Vanished: The case of Tiffany Goines
The Washington Post
Anqoinette Crosby
November 29, 2012
Tiffany Goines was just a few weeks away from celebrating her 13th birthday when she vanished on Dec. 5, 1987. She put on her blue jacket and asked her mother if she could go over to a friend’s house nearby. Betty Goines didn’t think anything of letting her go, never dreaming that it would be the last time she would see her young daughter.
“Tiffany went outside like she usually does, so I just said be careful. I always tell my children when they go out, just be careful,” recalls Betty Goines, 66.
Around dinnertime, when it started getting dark, and Tiffany had not arrived home, Betty suspected that something was terribly wrong. Panicked, she phoned family members, who began an excruciating search throughout the neighborhood. Each friend of Tiffany’s told Betty that she had left earlier to head home.
“We just kept on looking until in the morning, I just went down to police headquarters and told them that my daughter was missing,” Betty recounted.
Crucial time may have been lost in the initial search for the bubbly 6th grader who stood 5 feet and weighed 78 pounds and attended Governor Thomas Johnson Middle School in Frederick. Betty says she was told by a police officer on the day Tiffany disappeared, that she had to wait 24 hours before filing a report.
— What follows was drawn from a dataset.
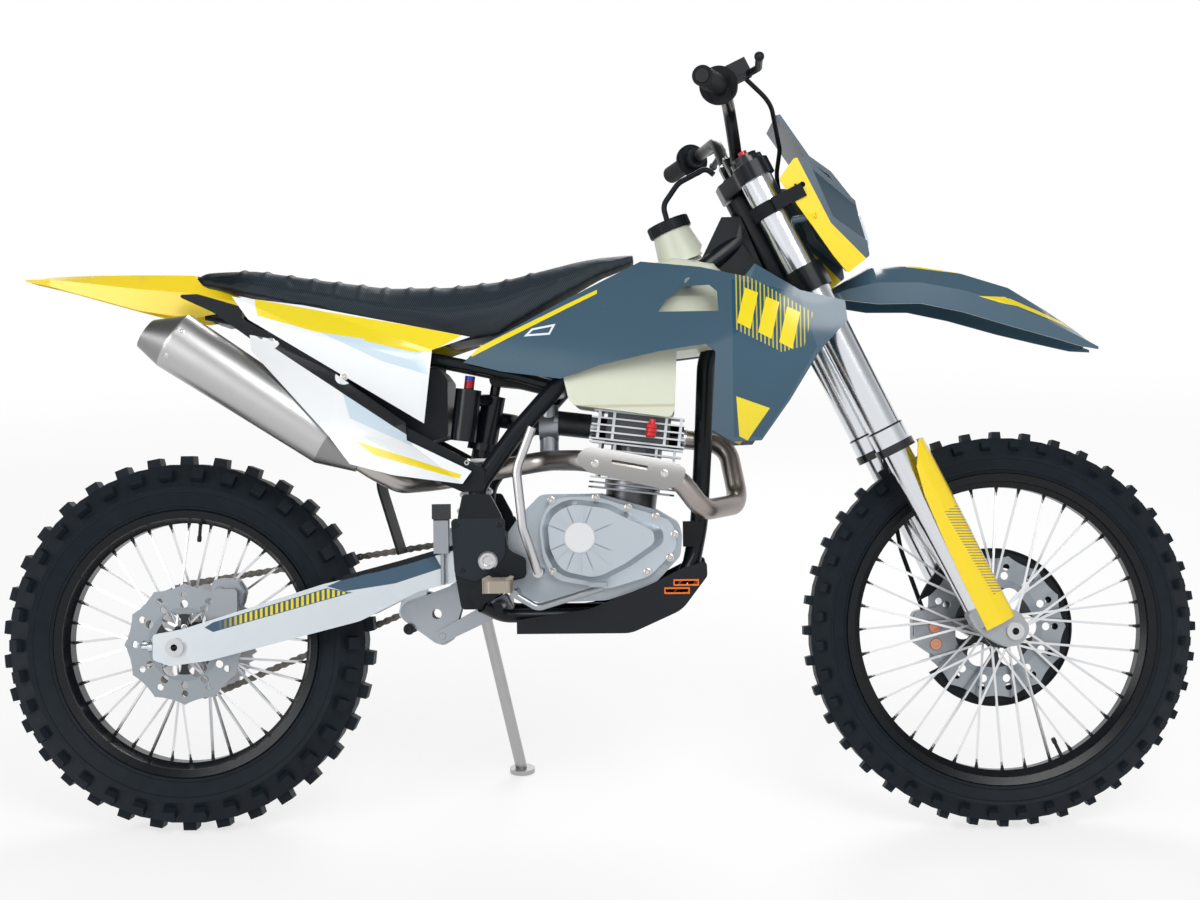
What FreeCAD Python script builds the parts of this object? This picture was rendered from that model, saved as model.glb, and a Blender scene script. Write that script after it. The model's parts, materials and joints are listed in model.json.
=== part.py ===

According to Lt. Clark Pennington, Frederick Police Department spokesman, there is still a common misconception that there is a mandatory waiting period.
“People believe you have to wait 24 hours to report a person missing. That’s not the case. As soon as a loved one or someone you care about is missing, you immediately report,” he said.
Tiffany’s uncle, William Goines, complained that his niece’s disappearance did not receive the widespread attention it deserved because the family lived in a predominantly black neighborhood.
“At that time, we didn’t have the Amber Alert. But in our neighborhood it was always this 24-48 hour wait before law enforcement would come and investigate our kids,” said Goines, 58, a handyman.
Although this is the longest missing person’s case in Frederick, Tiffany’s disappearance has yielded so few clues. Police say the case remains open, but there are no suspects, and there have been no valid sightings of Tiffany.
“This is one of those cases that you can’t put together the piece of where she went. This is a 12-year-old young lady who in 1987 really had no means to care for herself and now she’s missing,” Pennington said. “She’s not a runaway. She is somebody who is just missing. Was it an abduction? It may have been, but we don’t have the information that answers those questions.”
Pennington added that the time that has elapsed has frustrated efforts to gain any momentum.
“Everybody we could have interviewed back then we’ve interviewed,” he said. Our biggest fear is that…Tiffany was taken and ultimately killed. We’re still holding out hope that we’ll still find her.”
Hoping to generate interest and new leads in the case, Frederick police are now working with the National Center for Missing and Exploited Children. They have released an age progressed photo showing Tiffany as a smiling 12-year-old wearing big round glasses to how she might look today as a 37-year-old woman.
Although Betty believes someone abducted her daughter, she still holds onto hope she will return home. For years she saved the presents she had bought for her daughter’s 13th birthday. And for more than 20 years, she even slept on her living room couch just in case Tiffany knocked on the door.
“I’d like for her to come home so that I know that everything’s all right. Then my heart won’t be too heavy,” Betty said tearfully.
Tiffany’s neighborhood has also changed in the two decades since her mysterious disappearance. The apartment complex where she once lived has since been torn down. Tiffany’s mother and sister now reside in skilled nursing facilities. But one thing remains the same: Betty Goines’s unwavering 25-year quest to find Tiffany and bring her home.